Originally from Fargo, ND, Zak Helenske received a BFA (2004-2009) in Ceramics at North Dakota State University where he focused on functional ceramics. He received his MFA (2010-2012) in Ceramics and Ceramic Sculpture at Rochester Institute of Technology’s School for American Crafts. Graduate school lead him to an interdisciplinary practice, working primarily in metal. Following school, he spent time casting and teaching both nationally and internationally at institutions like Sloss Metal Arts in Birmingham, AL and the Akademia Sztuk Peinknych in Gdansk, Poland, as a visiting or resident artist. These experiences away from functional ceramics shaped an industrial sensibility and a better understanding of both material and object. In 2015, Zak moved to Seattle, WA for a residency at Pottery Northwest where he shifted his work back to ceramics. Now a full-time studio potter, he works out of his studio in the Ballard neighborhood of Seattle. Zak is represented by VetriGallery in Seattle, and was named an Emerging Artist by Ceramics Monthly in 2017.

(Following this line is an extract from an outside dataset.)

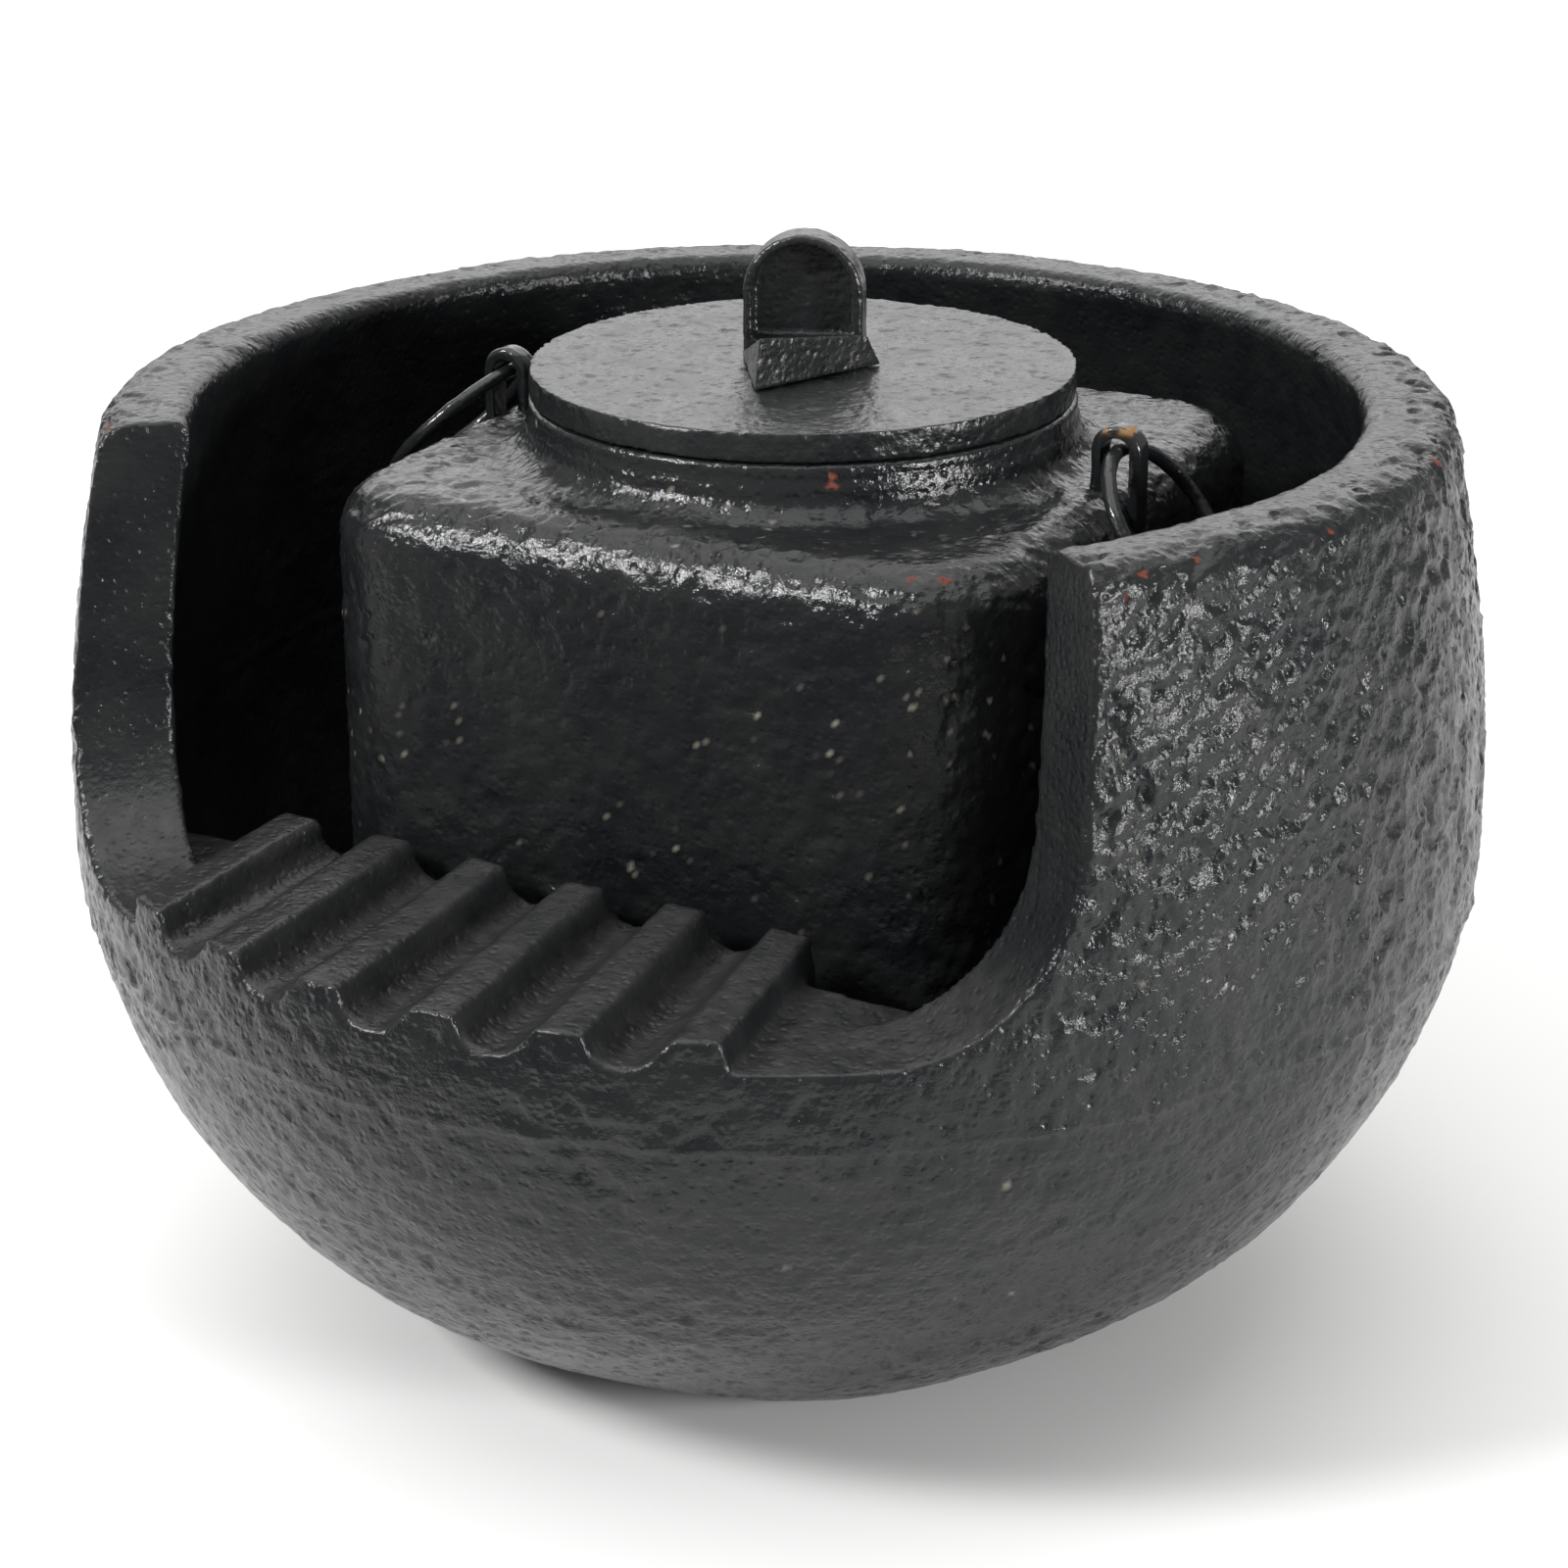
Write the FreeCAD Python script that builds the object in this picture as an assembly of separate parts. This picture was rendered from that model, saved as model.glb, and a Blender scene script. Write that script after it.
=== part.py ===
import FreeCAD, Part
import math
import os

from FreeCAD import Vector

# Cast-iron table brazier with a cut-away front and a four-sided kettle standing in it.
# Millimetres, +Z up. The origin is the centre of the flat base that the bowl stands on,
# and the window in the bowl's wall faces -Y.

# ---------------------------------------------------------------- driving dimensions

# bowl: a round casting whose wall is two part-ellipses above and below its widest line
BOWL_RADIUS = 160.0
BOWL_HEIGHT = 214.0
BELLY_HEIGHT = 121.0
OUTER_LOWER_DROP = 136.0
OUTER_UPPER_RISE = 252.0
INNER_RADIUS = 139.0
INNER_LOWER_DROP = 133.0
INNER_UPPER_RISE = 240.0
FLOOR_THICKNESS = 13.0
RIM_OUTER_ROUND = 8.0
RIM_INNER_ROUND = 4.0

# window: two radial faces that draw together towards a level sill and round into it
WINDOW_HALF_ANGLE = 51.3
WINDOW_DRAFT = 0.11
WINDOW_CORNER_RADIUS = 42.0
WINDOW_CORNER_START = 0.3
WINDOW_OVERRUN = 1.0
SILL_HEIGHT = 121.0

# sill shelf: the sill is deeper than the wall, and its inner edge slants a little
SHELF_INNER_Y = -97.5
SHELF_SLANT = -0.07
SHELF_UNDERSIDE = 108.0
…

As guests we adjust our habits, we accommodate a change in environment and hope to be accommodated ourselves. When a guest in someone’s home, these adjustments can be very natural, but when a guest in a new work environment, they are less so. In another’s home it is possible to find comfort in the familiar with no pressure to make it your own. In a new studio it is necessary to adapt a borrowed space as if it were your own. I made this work as a guest of the Tainan National University of the Arts. For two months, during the spring semester, I was the Visiting Artist in Residence in the Ceramics program. I was a guest of the beautiful island of Taiwan, of Professor Ching Yuan Chang, and of the graduate students who very generously shared their studio with me.
My reasons for making pottery, at the foundation, is to celebrate what it is to be human, to hold gratitude for this existence, to feel connected to our history, while being a part of the cultural momentum moving forward. This led me to the desire to go work in Taiwan. In order to stay grounded in my pursuit, I felt it necessary to expose myself to different ways of living, to new people, new cultural perspectives, new pressures and challenges, to the consciousness of a new place. I wanted to witness life as an artist in a country that maintains one of the richest cultures of functional ceramics. I am grateful to have had this opportunity in that place.
As a guest of a new place, we are forced to let go of control and to put trust in our hosts. Different from simply being a visitor, I felt taken care of there. I was dependent on people daily, for navigation and communication off campus, and for materials, tools, and kiln schedules in the studio. I thought about my role as the guest — if I am being taken care of how do I reciprocate that energy? I did my best to do so through gratitude, studio visits, conversations, by being an active member of the community, and by taking full advantage of my time in the studio, sharing my process, work ethic, and ideas with the students. I hope that I was able to return the favor. The work in this show is the result of these experiences.